- [Exercise prompt]: Search the records for "Write". Copy every line where it appears.

- [Raw records]:
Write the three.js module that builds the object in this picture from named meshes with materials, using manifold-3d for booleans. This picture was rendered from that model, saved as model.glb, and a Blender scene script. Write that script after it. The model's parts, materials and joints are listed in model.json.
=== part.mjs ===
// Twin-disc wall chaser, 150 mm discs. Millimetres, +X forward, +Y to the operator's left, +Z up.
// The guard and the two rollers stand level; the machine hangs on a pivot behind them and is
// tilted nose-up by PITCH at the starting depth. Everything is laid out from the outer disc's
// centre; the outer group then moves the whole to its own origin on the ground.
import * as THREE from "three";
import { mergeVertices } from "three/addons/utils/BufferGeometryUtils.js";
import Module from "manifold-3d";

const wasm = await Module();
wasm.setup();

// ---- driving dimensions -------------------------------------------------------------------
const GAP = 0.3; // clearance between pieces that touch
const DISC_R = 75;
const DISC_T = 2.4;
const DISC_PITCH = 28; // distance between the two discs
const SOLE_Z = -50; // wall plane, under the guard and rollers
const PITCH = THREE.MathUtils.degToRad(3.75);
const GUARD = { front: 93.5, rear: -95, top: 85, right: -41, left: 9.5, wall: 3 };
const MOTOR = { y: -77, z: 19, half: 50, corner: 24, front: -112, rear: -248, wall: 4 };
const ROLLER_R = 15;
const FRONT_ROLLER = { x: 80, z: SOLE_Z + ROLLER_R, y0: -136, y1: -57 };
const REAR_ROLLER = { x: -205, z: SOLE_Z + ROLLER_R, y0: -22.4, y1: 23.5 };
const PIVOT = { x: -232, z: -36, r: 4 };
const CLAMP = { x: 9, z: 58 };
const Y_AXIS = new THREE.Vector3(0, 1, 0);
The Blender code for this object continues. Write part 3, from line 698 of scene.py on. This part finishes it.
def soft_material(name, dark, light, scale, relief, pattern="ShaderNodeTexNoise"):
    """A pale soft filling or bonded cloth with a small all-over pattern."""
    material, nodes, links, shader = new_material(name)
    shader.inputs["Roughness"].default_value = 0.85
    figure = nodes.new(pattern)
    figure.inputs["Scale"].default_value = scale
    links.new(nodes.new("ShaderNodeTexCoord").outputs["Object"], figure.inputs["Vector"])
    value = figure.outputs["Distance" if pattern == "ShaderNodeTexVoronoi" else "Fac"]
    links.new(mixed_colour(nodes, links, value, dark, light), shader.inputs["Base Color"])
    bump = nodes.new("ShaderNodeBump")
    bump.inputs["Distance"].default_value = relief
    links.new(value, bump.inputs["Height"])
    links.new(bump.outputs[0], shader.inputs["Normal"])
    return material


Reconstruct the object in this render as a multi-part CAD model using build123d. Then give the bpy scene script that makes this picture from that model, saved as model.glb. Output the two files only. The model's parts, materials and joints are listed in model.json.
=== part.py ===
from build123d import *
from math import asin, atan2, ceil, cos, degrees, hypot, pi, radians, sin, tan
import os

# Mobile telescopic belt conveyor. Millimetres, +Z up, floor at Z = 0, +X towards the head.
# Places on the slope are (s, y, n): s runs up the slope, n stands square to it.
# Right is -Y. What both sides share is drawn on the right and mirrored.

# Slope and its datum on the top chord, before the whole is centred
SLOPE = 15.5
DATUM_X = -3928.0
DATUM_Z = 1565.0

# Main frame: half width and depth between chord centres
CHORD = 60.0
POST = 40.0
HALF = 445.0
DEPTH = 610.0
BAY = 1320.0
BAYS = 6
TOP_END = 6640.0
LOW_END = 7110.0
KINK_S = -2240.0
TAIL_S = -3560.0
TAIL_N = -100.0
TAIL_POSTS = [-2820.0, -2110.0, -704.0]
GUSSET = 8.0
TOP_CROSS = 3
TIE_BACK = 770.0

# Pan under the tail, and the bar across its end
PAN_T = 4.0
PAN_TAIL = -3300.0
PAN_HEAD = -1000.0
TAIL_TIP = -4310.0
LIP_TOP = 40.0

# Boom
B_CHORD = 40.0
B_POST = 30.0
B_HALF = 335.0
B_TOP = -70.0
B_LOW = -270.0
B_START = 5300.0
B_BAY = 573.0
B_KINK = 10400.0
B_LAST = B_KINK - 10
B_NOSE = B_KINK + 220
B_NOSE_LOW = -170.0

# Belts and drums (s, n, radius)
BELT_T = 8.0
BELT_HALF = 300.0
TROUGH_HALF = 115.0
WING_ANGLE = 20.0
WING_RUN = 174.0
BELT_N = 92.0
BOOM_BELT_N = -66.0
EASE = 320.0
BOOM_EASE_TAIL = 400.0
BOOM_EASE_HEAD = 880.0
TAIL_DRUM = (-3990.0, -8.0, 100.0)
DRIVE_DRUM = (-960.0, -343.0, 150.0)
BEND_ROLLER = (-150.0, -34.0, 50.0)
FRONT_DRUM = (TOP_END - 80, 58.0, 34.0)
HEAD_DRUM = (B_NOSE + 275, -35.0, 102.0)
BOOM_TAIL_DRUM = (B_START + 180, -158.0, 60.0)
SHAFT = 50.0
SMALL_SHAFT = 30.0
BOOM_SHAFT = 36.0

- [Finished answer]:
Write the three.js module that builds the object in this picture from named meshes with materials, using manifold-3d for booleans. This picture was rendered from that model, saved as model.glb, and a Blender scene script. Write that script after it. The model's parts, materials and joints are listed in model.json.
The Blender code for this object continues. Write part 3, from line 698 of scene.py on. This part finishes it.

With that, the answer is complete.